In reality, the timing of the Turkish operation in August 2016 coincided much more closely with recent advances of the US-led coalition’s SDF allies west of the Euphrates River than with ISIS’s multiyear presence along the Turkish border. The Turkish-backed offensive was triggered by Ankara’s efforts to bar the People’s Protection Units (YPG) from territorially linking up with their counterparts throughout northern Syria. Turkey considers both the SDF and YPG as largely synonymous with the Kurdistan Worker’s Party (PKK), a group the EU, U.S., and Turkey label a terrorist group.

Ankara’s top priority in the Syrian conflict remains to prevent a semi-autonomous region developing under the SDF’s control in northern Syria. Despite Erdogan’s rhetoric, Turkey has not shown its commitment to comprehensively defeat the so-called Islamic State in Syria. It is notable that neither the Turkish-backed Operation Euphrates Shield in August 2016 nor Operation Olive Branch in January 2018 were aided and abetted by their NATO allies. Rather than Turkish force of arms, it was the YPG and SDF that served as the tip of the spear of the anti-ISIS coalition in Syria.

The Trump administration’s requests for Turkey to provide guarantees that they will not attack the YPG and SDF in the wake of a U.S. withdrawal have been flatly rebuked. Ankara’s escalating saber-rattling, arguing that their upcoming Syrian offensives will not be dependent on a U.S. pull out, is notable. Turkish aggression against the principal allies of the U.S.-led coalition in Syria, forces that have proven fundamental in driving the ‘Caliphate’ into the desserts of eastern Syria, will further neither U.S. national security interests nor regional stability.

The Assad Regime?
Like Ankara, Damascus has shown scant enthusiasm for recapturing ISIS territory unless particularly valuable land risked being recaptured by geopolitical rivals. Such was the case when the U.S.-backed SDF threatened to capture much of the Deir ez-Zor governorate of eastern Syria. In fact, despite Bashar Assad’s claims to be a secular bulwark against extremism, he has demonstrated a propensity for fostering or neglecting the jihadist threat in his own country while crushing more moderate and palpable opposition groups throughout the Syrian Civil War.

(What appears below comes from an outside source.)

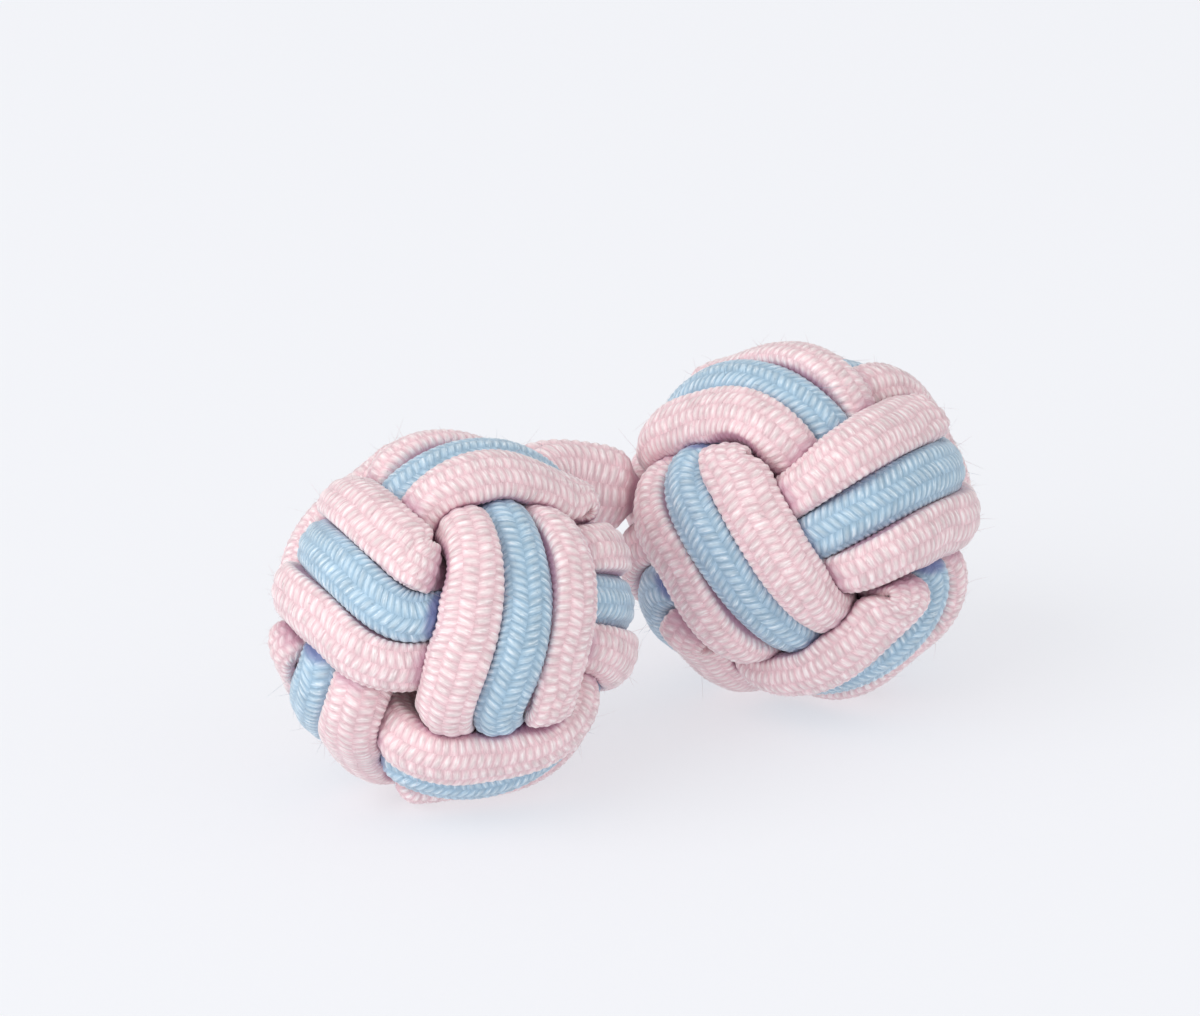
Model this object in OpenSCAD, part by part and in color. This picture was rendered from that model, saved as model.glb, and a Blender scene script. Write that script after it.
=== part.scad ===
// Silk knot cuff button: two round knots, each woven from three cords, on an elastic shank.

/* [Knots] */
// Diameter of each knot, measured over its cords
knot_d = 13; // [11:0.5:16]
// Clear space between the two knots
knot_gap = 2; // [1.5:0.25:6]
// Turn of the left knot about X, Y and Z
left_turn = [103, 5, -54]; // [-180:1:180]
// Turn of the right knot about X, Y and Z
right_turn = [-168, -79, -45]; // [-180:1:180]

/* [Cords] */
// Clear space between two cords that meet
cord_clearance = 0.04; // [0.02:0.01:0.1]

/* [Shank] */
// Thickness of the shank between the knots
shank_d = 3.2; // [2:0.1:3.6]
// Thickness of the elastic core that runs through the eye of each knot
core_d = 1; // [0.6:0.05:1.05]
// Diameter of the bead that holds the core inside a knot
stop_d = 2.4; // [1.6:0.1:2.6]
// Clear space between the shoulder of the shank and the knot
shoulder_clearance = 0.2; // [0.1:0.05:0.6]
// How far the shank keeps its direction where it leaves a knot
shank_lead = 1.4; // [1:0.1:3]

/* [Rest] */
// Roll of the whole button about X as it lies on a surface
lie_roll = 1.4; // [-20:0.1:20]
// Pitch of the whole button about Y as it lies on a surface
lie_pitch = -0.2; // [-20:0.1:20]

/* [Hidden] */

cord_sides = 8;
cord_rings = 144;
shank_sides = 12;
shank_steps = 10;
pink = [0.93, 0.80, 0.82];
blue = [0.64, 0.77, 0.86];

knot_r = knot_d / 2;
left_centre = [0, 0, 0];
right_centre = [knot_d + knot_gap, 0, 0];

// A cord goes four times from pole to pole and back while it goes three times round.
circuit = 4 * 360;
turns_per_wave = 3 / 4;

// Latitude of the path in degrees: its swing, how it sharpens the bends, and its lean.
lat_swing = 53.3;
lat_sharpen = 0.6;
lat_lean = 2.1;

// Columns of a cord: side angle in degrees, then the mid radius, the radial swing, and the lag
// in degrees, each with how much it differs towards the poles, then how flat the top is, then
// the half width and half height where the cord lies on top and where it is tucked under.
// All lengths are shares of the knot's radius.
SIDE = 0;
MID = 1;
MID_TILT = 2;
SWING = 3;
SWING_TILT = 4;
LAG = 5;
LAG_TILT = 6;
FLAT = 7;
TOP_W = 8;
TOP_H = 9;
TUCK_W = 10;
TUCK_H = 11;
pink_one = [-17, 0.712, -0.018, 0.285,  0.026,  4,  6.6, 0.39, 0.154, 0.0885, 0.0985, 0.0915];
blue_one = [  0, 0.792,      0, 0.118,      0, 11,    0, 0.12, 0.116, 0.0915, 0.102,  0.1075];
pink_two = [ 17, 0.712,  0.018, 0.285, -0.026,  4, -6.6, 0.39, 0.154, 0.0885, 0.0985, 0.0915];

function unit(v) = v / norm(v);

function between(low, high, share) = low + (high - low) * share;

// A point turned about X, then Y, then Z.
function turned(a, p) =
    let (
        about_x = [p.x, p.y * cos(a.x) - p.z * sin(a.x), p.y * sin(a.x) + p.z * cos(a.x)],
        about_y = [about_x.x * cos(a.y) + about_x.z * sin(a.y), about_x.y,
                   about_x.z * cos(a.y) - about_x.x * sin(a.y)]
    )
    [about_y.x * cos(a.z) - about_y.y * sin(a.z), about_y.x * sin(a.z) + about_y.y * cos(a.z), about_y.z];

// Ring of points round c, w across the heading and h outwards.
function ring(c, heading, out, w, h, sides) =
    let (
        up = unit(out - (out * heading) * heading),
        across = cross(heading, up)
    )
    [for (i = [0 : sides - 1]) c + w * cos(360 * i / sides) * across + h * sin(360 * i / sides) * up];

// Direction, from the knot's centre, of the path that the middle cord follows.
function path_direction(t) =
    let (
        azimuth = turns_per_wave * t,
        lat = lat_swing * cos(t) + lat_sharpen * cos(3 * t) + lat_lean * sin(t)
    )
    [cos(lat) * cos(azimuth), cos(lat) * sin(azimuth), sin(lat)];

function path_heading(t) = unit(path_direction(t + 0.01) - path_direction(t - 0.01));

function lag(cord, t) = cord[LAG] + cord[LAG_TILT] * cos(t);

// 1 where the cord lies on top and -1 where it is tucked under.
function weave(cord, t) = sin(2 * t + lag(cord, t));

function cord_radius(cord, t) =
    let (
        mid = cord[MID] + cord[MID_TILT] * cos(t),
        swing = cord[SWING] + cord[SWING_TILT] * cos(t),
        flatten = cord[FLAT] * cos(4 * t + 2 * lag(cord, t))
    )
    knot_r * (mid + swing * (weave(cord, t) + flatten));

function cord_centre(cord, t) =
    let (
        ahead = path_direction(t),
        side = cross(ahead, path_heading(t))
    )
    cord_radius(cord, t) * (cos(cord[SIDE]) * ahead + sin(cord[SIDE]) * side);

function cord_ring(cord, t) =
    let (
        c = cord_centre(cord, t),
        heading = unit(cord_centre(cord, t + 0.5) - cord_centre(cord, t - 0.5)),
        on_top = (1 + weave(cord, t)) / 2,
        w = knot_r * between(cord[TUCK_W], cord[TOP_W], on_top) - cord_clearance / 2,
        h = knot_r * between(cord[TUCK_H], cord[TOP_H], on_top) - cord_clearance / 2
    )
    ring(c, heading, c, w, h, cord_sides);

// All rings of one cord of a knot, in the lying button's directions.
function knot_cord(cord, turn, centre) =
    [for (i = [0 : cord_rings - 1])
        [for (p = cord_ring(cord, circuit * i / cord_rings)) as_it_lies(turned(turn, p) + centre)]];

function as_it_lies(p) = turned([lie_roll, lie_pitch, 0], p);

left_one = knot_cord(pink_one, left_turn, left_centre);
left_middle = knot_cord(blue_one, left_turn, left_centre);
left_two = knot_cord(pink_two, left_turn, left_centre);
right_one = knot_cord(pink_one, right_turn, right_centre);
right_middle = knot_cord(blue_one, right_turn, right_centre);
right_two = knot_cord(pink_two, right_turn, right_centre);

// The shank comes out of the eye of each knot, on the knot's own -Z axis.
left_eye = turned(left_turn, [0, 0, -1]);
right_eye = turned(right_turn, [0, 0, -1]);
shoulder = knot_r + shoulder_clearance;
shoulder_length = 0.5;
core_entry = 0.9;

// Stations from a knot's centre outwards: distance and radius.
bead_stations = [for (a = [-75 : 30 : 45]) stop_d / 2 * [sin(a), cos(a)]];
neck_stations = [
    [stop_d / 2, core_d / 2],
    [shoulder - core_entry, core_d / 2],
    [shoulder, 0.75 * shank_d / 2],
    [shoulder + shoulder_length, shank_d / 2]
];
stations = concat(bead_stations, neck_stations);
leave_at = shoulder + shoulder_length;

function eye_rings(centre, eye, heading) =
    [for (s = stations) ring(centre + s[0] * eye, heading, [0, 0, 1], s[1], s[1], shank_sides)];

// Cubic curve between the two eyes.
bend = [
    left_centre + leave_at * left_eye,
    left_centre + (leave_at + shank_lead) * left_eye,
    right_centre + (leave_at + shank_lead) * right_eye,
    right_centre + leave_at * right_eye
];

function bend_point(u) =
    pow(1 - u, 3) * bend[0] + 3 * u * pow(1 - u, 2) * bend[1]
        + 3 * u * u * (1 - u) * bend[2] + pow(u, 3) * bend[3];

bend_rings = [for (i = [1 : shank_steps - 1])
    let (
        u = i / shank_steps,
        heading = unit(bend_point(u + 0.01) - bend_point(u - 0.01))
    )
    ring(bend_point(u), heading, [0, 0, 1], shank_d / 2, shank_d / 2, shank_sides)];

function reversed(list) = [for (i = [len(list) - 1 : -1 : 0]) list[i]];

shank_rings = [for (r = concat(
        eye_rings(left_centre, left_eye, left_eye),
        bend_rings,
        reversed(eye_rings(right_centre, right_eye, -right_eye))
    )) [for (p = r) as_it_lies(p)]];

// The origin is under the middle of the whole button, on the surface that it lies on.
all_rings = concat(left_one, left_middle, left_two, right_one, right_middle, right_two, shank_rings);
all_points = [for (r = all_rings) each r];
xs = [for (p = all_points) p.x];
ys = [for (p = all_points) p.y];
zs = [for (p = all_points) p.z];
to_origin = [-(min(xs) + max(xs)) / 2, -(min(ys) + max(ys)) / 2, -min(zs)];

// Side faces between two rings of points, numbered a and b.
function band(a, b, sides) =
    [for (k = [0 : sides - 1])
        let (next = (k + 1) % sides)
        each [
            [a * sides + k, a * sides + next, b * sides + next],
            [a * sides + k, b * sides + next, b * sides + k]
        ]];

// A cord whose last ring meets its first.
module loop_cord(rings) {
    count = len(rings);
    sides = len(rings[0]);
    faces = [for (i = [0 : count - 1]) each band(i, (i + 1) % count, sides)];
    translate(to_origin)
        polyhedron([for (r = rings) each r], faces, convexity = 10);
}

// A tube closed by a flat face at each end.
module capped_tube(rings) {
    count = len(rings);
    sides = len(rings[0]);
    walls = [for (i = [0 : count - 2]) each band(i, i + 1, sides)];
    first_cap = [for (k = [sides - 1 : -1 : 0]) k];
    last_cap = [for (k = [0 : sides - 1]) (count - 1) * sides + k];
    translate(to_origin)
        polyhedron([for (r = rings) each r], concat([first_cap, last_cap], walls), convexity = 10);
}

module left_pink_one() { color(pink) loop_cord(left_one); }
module left_blue() { color(blue) loop_cord(left_middle); }
module left_pink_two() { color(pink) loop_cord(left_two); }
module right_pink_one() { color(pink) loop_cord(right_one); }
module right_blue() { color(blue) loop_cord(right_middle); }
module right_pink_two() { color(pink) loop_cord(right_two); }
module shank() { color(pink) capped_tube(shank_rings); }

left_pink_one();
left_blue();
left_pink_two();
right_pink_one();
right_blue();
right_pink_two();
shank();
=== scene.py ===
import math
import bpy
import bmesh
import numpy as np
from mathutils import Matrix, Vector


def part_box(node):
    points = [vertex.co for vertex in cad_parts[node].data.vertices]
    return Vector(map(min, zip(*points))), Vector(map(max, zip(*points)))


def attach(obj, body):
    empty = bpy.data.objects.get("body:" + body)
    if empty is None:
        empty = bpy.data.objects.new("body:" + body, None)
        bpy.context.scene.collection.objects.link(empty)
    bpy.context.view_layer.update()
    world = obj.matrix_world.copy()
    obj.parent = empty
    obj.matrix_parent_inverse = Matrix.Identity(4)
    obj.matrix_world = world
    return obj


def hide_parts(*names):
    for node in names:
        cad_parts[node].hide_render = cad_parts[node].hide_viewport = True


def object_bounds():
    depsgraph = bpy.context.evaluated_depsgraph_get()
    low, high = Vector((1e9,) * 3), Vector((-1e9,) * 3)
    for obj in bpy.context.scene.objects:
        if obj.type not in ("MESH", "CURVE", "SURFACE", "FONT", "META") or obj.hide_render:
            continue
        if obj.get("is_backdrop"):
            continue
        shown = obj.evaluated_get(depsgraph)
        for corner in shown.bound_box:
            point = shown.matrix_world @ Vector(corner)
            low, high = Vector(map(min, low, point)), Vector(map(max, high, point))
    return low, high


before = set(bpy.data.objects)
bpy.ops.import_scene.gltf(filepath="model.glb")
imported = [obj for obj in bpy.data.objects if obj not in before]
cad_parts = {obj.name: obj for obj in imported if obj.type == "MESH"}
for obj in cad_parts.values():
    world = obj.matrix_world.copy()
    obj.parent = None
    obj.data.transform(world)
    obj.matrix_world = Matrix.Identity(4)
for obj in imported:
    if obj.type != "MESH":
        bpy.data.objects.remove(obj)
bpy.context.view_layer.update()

mm = 0.001

# The knot, as the part's source has it. Lengths in millimetres, angles in degrees.
knot = {
    "radius": 6.5,
    "gap": 2.0,
    "leftTurn": (103, 5, -54),
    "rightTurn": (-168, -79, -45),
    "lie": (1.4, -0.2, 0),
    "circuit": 1440,          # four times from pole to pole and back
    "turnsPerWave": 0.75,     # three times round on the way
    "latSwing": 53.3,
    "latSharpen": 0.6,
    "latLean": 2.1,
    "samples": 5760,          # for measuring along a cord
    "cadRings": 144,
    "cadSides": 8,
    "cadStep": 0.5,           # degrees ahead and behind that its headings are taken from
    "cadClearance": 0.04,
}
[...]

Furthermore, ISIS’s hit and run operations continue in territory the regime reportedly recaptured. Widespread resentment in eastern Syria towards Damascus could exacerbate the problem, driving more locals into the extremists’ ranks if the regime attempts to strengthen its grip.

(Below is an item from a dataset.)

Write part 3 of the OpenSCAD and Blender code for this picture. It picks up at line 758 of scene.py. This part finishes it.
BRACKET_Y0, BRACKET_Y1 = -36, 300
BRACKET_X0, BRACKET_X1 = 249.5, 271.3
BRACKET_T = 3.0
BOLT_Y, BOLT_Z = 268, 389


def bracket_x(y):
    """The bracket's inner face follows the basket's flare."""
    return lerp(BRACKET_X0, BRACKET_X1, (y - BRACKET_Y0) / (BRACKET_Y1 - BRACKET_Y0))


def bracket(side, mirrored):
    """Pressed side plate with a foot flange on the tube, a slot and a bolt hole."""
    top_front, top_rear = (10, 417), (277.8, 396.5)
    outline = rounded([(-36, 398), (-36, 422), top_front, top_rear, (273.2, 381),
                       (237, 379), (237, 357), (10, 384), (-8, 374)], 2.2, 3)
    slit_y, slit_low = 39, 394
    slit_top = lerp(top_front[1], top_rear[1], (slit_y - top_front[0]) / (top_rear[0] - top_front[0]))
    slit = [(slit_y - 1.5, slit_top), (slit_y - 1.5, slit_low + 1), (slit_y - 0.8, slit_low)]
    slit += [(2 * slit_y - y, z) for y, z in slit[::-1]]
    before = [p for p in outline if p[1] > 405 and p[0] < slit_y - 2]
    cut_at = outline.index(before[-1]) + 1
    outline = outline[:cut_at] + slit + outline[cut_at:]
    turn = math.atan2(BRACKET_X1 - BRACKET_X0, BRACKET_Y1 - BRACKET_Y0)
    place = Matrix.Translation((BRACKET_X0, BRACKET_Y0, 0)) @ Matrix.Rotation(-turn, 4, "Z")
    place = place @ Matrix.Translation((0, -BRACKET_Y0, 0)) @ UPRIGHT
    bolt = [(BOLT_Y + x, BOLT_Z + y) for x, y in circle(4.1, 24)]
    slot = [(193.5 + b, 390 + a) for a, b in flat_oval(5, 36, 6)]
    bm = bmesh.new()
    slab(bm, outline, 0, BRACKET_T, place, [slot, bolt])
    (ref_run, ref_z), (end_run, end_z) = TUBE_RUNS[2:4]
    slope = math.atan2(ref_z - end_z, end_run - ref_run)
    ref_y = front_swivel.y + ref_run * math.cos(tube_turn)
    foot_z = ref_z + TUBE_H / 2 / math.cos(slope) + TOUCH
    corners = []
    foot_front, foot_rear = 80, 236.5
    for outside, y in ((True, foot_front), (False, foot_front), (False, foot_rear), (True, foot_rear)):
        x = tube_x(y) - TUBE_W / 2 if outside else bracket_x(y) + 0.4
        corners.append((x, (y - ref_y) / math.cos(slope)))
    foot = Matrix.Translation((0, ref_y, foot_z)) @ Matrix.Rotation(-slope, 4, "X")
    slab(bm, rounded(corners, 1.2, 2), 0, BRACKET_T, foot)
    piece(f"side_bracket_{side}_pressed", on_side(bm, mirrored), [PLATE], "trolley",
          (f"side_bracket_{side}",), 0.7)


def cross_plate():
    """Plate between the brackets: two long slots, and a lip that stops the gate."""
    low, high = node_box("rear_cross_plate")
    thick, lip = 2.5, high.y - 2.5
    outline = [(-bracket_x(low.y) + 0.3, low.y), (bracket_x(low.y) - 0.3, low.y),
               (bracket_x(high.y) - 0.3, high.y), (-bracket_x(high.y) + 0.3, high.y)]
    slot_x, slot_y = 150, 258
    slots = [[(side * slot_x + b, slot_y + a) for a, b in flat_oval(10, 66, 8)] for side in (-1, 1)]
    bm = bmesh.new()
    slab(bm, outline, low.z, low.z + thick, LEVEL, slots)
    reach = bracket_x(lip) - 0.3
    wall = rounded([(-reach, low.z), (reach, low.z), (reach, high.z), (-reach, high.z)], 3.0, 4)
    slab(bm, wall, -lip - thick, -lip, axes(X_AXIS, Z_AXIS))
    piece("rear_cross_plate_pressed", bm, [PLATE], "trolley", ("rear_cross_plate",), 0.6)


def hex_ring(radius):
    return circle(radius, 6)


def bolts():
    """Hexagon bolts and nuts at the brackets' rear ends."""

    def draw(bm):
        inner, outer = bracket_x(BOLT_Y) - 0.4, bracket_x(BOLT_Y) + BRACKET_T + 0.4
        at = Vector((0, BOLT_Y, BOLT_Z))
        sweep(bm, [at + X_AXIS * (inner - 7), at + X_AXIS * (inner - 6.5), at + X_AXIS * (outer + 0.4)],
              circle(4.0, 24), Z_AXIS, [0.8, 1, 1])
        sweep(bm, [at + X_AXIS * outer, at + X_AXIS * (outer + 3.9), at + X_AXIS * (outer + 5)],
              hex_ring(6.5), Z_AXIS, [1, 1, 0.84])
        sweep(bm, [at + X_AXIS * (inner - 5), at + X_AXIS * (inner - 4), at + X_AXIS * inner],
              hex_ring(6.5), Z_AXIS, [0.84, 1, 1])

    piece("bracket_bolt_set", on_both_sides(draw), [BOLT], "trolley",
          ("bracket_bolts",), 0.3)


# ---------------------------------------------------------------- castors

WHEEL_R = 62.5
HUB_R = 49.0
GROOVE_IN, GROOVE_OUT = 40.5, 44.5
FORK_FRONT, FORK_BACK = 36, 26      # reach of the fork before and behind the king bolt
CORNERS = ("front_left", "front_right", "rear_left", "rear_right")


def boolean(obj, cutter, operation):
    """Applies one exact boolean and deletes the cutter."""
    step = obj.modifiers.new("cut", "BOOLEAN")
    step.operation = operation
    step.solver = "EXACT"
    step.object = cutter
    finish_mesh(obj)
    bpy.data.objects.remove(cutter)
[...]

With Assad’s stated objective to recapture every inch of Syria, ISIS’s remnants in eastern Syria pale in comparison to his desire to bring rebel-held Idlib back into the fold. Recent efforts by the Syrian Kurds to enter negotiations with the central government over the status of northern Syria have borne little fruit. Bashar Assad’s recent authorization for Iraqi forces to attack the Islamic State in Syria indicates a willingness to increase security cooperation with its eastern neighbor, although the extent and impact of this cooperation remains to be seen. The longer ISIS and its extremist ilk remain in Syria, the longer the regime can justify its actions against other opposition groups it indiscriminately calls “terrorists.”

The SDF?
Are the Syrian Kurds and their allies strong enough to defeat ISIS on their own, while simultaneously deterring their regional adversaries in Damascus and Ankara? Indeed, the YPG did a respectable job fighting ISIS and other rebel groups on its own up until mid-2014 when the U.S. came to their aid during the pivotal siege of Kobane. Over the coming years, they proved their fighting metal with their ability to function alongside the U.S.-led coalition forces and became one of the strongest political and military forces in Syria.

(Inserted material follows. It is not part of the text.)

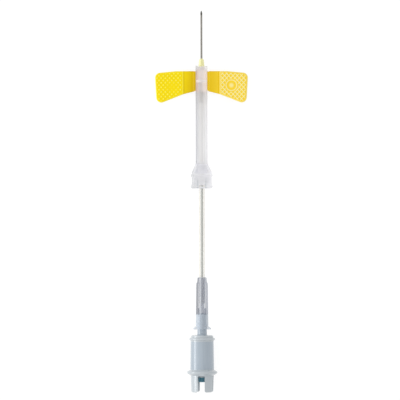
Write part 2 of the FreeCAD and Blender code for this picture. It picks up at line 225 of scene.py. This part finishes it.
def moulded_polyethylene(name, deep, bright, proud_highlight):
    """Injection-moulded yellow polyethylene: satin and a little waxy. The shade attribute paints
    shade, deeper on the web and in the guard's shade, and the relief attribute paints highlight, paler
    on what stands proud."""
    material, tree, place = start_material(name)
    # Painted shade comes from the shade attribute, and painted highlight from the relief attribute
    shade = add(tree, "Attribute", output="Fac", attribute_name="shade")
    relief = add(tree, "Attribute", output="Fac", attribute_name="relief")
    clouds = add(tree, "MapRange", (grain(tree, place, 3.0), 0.4, 0.75, 0.0, 0.14))
    skin = grain(tree, place, 0.12)
    body = add(tree, "Mix", (shade, srgb(bright), srgb(deep)), data_type="RGBA")
    clouded = add(tree, "Mix", (clouds, body, srgb(deep)), data_type="RGBA")
    finish_material(tree, {
        "Base Color": add(tree, "Mix", (relief, clouded, srgb(proud_highlight)), data_type="RGBA"),
        "Roughness": add(tree, "MapRange", (skin, 0.0, 1.0, 0.4, 0.52)),
        "Specular IOR Level": 0.15,
        "Normal": add(tree, "Bump", {"Height": skin, "Distance": 0.008 * MM}),
    })
    return material


# The grip rib across the guard: its middle along Y, half its width with and without its soft
# edges, and where it begins above and below the guard's axis
RIB_MIDDLE = guard_front - 7.05
RIB_HALF_WIDTH = 0.5
RIB_EDGE = 0.6
RIB_FOOT = 1.3
RIB_FOOT_END = 1.4

# The hub as it shows through the wings' sleeve: its middle along X, and half the width of its
# even middle and of all of it
CORE_ACROSS = -0.5
CORE_MIDDLE = 0.35
CORE_HALF_WIDTH = 1.3


def sleeve_polyethylene():
    """The wings' own plastic as it shows through the guard: a warm beige, painted in for the light
    that the milky wall above it scatters over it. It is greyer over the hub, more so behind the rib,
    and painted deeper on the left as painted shade."""
    material, tree, place = start_material("shaded_yellow_polyethylene")
    across, along_axis, _ = add(tree, "SeparateXYZ", (place,)).node.outputs
    from_core = add(tree, "Math", (across, CORE_ACROSS), operation="SUBTRACT")
    off_core = add(tree, "Math", (from_core,), operation="ABSOLUTE")
    core = add(tree, "MapRange", (off_core, CORE_HALF_WIDTH, CORE_MIDDLE))
    behind_rib = add(tree, "MapRange", (along_axis, RIB_MIDDLE, RIB_MIDDLE - 1))
    painted_left_shade = add(tree, "MapRange", (across, -0.4, -1.8))
    cloud = grain(tree, place, 1.6)
    wall = add(tree, "Mix", (cloud, srgb("#ffeada"), srgb("#fff3e8")), data_type="RGBA")
    # Painted shade on the left
    wall = add(tree, "Mix", (painted_left_shade, wall, srgb("#efc4a6")), data_type="RGBA")
    over_hub = add(tree, "Mix", (behind_rib, srgb("#dac8bd"), srgb("#bdb0aa")), data_type="RGBA")
    finish_material(tree, {
        "Base Color": add(tree, "Mix", (core, wall, over_hub), data_type="RGBA"),
        "Roughness": 0.45,
        "Normal": add(tree, "Bump", {"Height": grain(tree, place, 0.12), "Distance": 0.006 * MM}),
    })
    return material


def clear_vinyl():
    """Soft clear vinyl of the tube: faintly cream at its edges, with a wet shine."""
    material, tree, place = start_material("clear_vinyl")
    flow = grain(tree, place, 0.6, stretch=20)
    skin = grain(tree, place, 0.2)
    finish_material(tree, {
        "Base Color": add(tree, "Mix", (flow, srgb("#f3ecdc"), srgb("#fbf8f0")), data_type="RGBA"),
        "Alpha": seen_opacity(tree, 0.28, 0.62),
        "Roughness": add(tree, "MapRange", (skin, 0.0, 1.0, 0.15, 0.22)),
        "Normal": add(tree, "Bump", {"Height": skin, "Distance": 0.003 * MM}),
    })
    return material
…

Nevertheless, the SDF is critically vulnerable without the accompanying U.S. presence. This was most recently illustrated with the YPG’s reversals in the face of the Turkish-backed offensive in Afrin starting in January 2018. The possibility of losing some if not all of the training, equipment, and air support they have previously received will substantially reduce their combat effectiveness, hazarding all the gains they have made.

Turkish operations against them are their greatest fear. The SDF’s operations against ISIS positions in Deir ez-Zor were temporally suspended whether it was in response to Operation Olive Branch or Turkish shelling of Kurdish positions in northeastern Syria. Anticipating a Turkish offensive against the SDF-controlled city of Manbij, potentially absent U.S. protection, the Kurds have asked Damascus to send troops to protect the city. In short, the Syrian Kurds should not be expected to defeat ISIS while fending off NATO’s second largest army in Turkey on their own.

Mission Not Accomplished
The ‘Caliphate’ is far from beaten. As the battle for eastern Syria continues, thousands of ISIS fighters reportedly remain at large. Hit and run and terrorist attacks continue across the country, most recently with a suicide bomber that killed 14 people, including 4 Americans, in the northern city of Manbij. Notwithstanding, as the U.S. pullout has been initiated, there are no clear candidates who will lead the fight in their stead.

There may be a couple of alternatives however. Could other partners in the 68-member U.S.-led coalition carry the torch? In particular, absent U.S. troops, could France and the UK fill some of the void with their own soldiers? A more robust French and British presence in northern Syria could continue to train, equip, and cooperate with the SDF in the fight against ISIS while simultaneously acting as a strong deterrent against Turkish-backed forces. Turkey will not want to endanger the lives of Western special forces, whether they are French, British, or American, who are embedded within SDF positions.

In conclusion, policy makers should recognize that regional players such as Ankara, Damascus, and the Syrian Kurds have yet to prove their willingness or capacity to comprehensively defeat the so-called Islamic State. The ongoing U.S. withdrawal from Syria is a decision well worth revisiting.